--- START RECORDS SHOWN ---

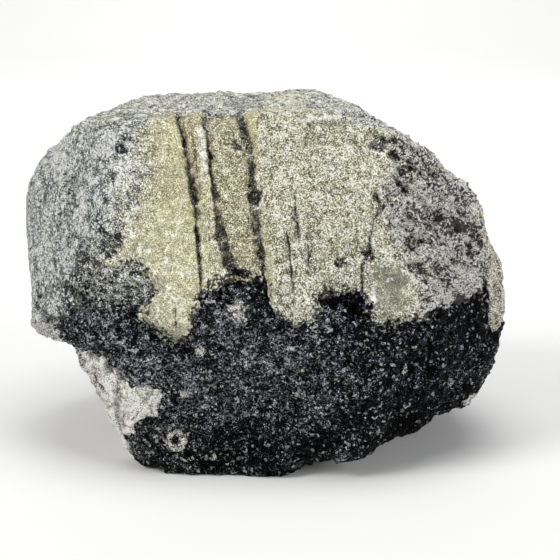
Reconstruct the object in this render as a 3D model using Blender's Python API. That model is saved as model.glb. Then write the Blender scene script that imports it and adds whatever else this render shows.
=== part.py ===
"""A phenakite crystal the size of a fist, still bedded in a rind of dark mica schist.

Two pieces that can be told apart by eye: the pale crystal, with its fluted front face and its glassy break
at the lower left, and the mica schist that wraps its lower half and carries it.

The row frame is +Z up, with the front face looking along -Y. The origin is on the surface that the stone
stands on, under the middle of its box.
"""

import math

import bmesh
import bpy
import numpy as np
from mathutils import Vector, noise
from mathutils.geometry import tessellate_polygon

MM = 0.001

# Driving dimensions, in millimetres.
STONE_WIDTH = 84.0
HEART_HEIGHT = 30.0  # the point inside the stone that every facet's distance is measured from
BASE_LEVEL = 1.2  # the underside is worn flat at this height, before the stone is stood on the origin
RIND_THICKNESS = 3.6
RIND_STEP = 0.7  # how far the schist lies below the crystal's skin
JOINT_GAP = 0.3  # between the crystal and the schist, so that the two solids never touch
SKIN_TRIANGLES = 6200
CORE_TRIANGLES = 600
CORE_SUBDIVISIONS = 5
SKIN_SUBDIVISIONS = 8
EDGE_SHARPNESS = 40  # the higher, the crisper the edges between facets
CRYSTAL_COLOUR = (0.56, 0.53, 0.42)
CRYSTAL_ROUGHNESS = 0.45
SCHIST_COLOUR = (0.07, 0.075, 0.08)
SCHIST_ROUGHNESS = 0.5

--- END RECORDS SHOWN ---
--- START RECORDS SHOWN ---

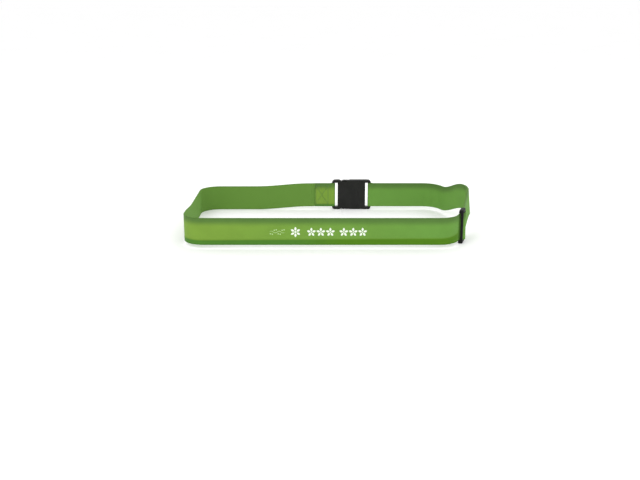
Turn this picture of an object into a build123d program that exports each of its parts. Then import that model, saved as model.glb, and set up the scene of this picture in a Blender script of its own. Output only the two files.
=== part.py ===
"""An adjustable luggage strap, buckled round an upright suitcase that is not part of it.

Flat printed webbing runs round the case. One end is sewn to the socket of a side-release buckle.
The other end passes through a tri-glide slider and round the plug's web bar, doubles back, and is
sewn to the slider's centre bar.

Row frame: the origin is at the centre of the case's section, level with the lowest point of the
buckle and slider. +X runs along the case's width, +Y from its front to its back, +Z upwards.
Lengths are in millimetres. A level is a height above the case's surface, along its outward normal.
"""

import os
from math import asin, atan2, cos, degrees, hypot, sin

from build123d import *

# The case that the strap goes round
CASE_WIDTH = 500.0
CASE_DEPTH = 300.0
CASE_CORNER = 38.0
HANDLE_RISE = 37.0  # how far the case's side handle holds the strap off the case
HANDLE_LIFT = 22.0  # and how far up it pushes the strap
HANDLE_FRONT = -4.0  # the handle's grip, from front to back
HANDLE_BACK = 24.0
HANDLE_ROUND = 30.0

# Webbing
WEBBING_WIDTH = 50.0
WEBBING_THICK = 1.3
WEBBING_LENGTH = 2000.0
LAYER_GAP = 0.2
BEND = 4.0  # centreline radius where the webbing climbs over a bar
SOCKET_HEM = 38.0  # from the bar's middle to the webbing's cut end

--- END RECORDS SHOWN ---

CHALLENGE
Begin with the line containing "Reconstruct the object" and end with the line containing "at the lower"; repeat every line from start to finish exactly, and nothing outside them.

ANSWER TO THE TASK
Reconstruct the object in this render as a 3D model using Blender's Python API. That model is saved as model.glb. Then write the Blender scene script that imports it and adds whatever else this render shows.
=== part.py ===
"""A phenakite crystal the size of a fist, still bedded in a rind of dark mica schist.

Two pieces that can be told apart by eye: the pale crystal, with its fluted front face and its glassy break
at the lower left, and the mica schist that wraps its lower half and carries it.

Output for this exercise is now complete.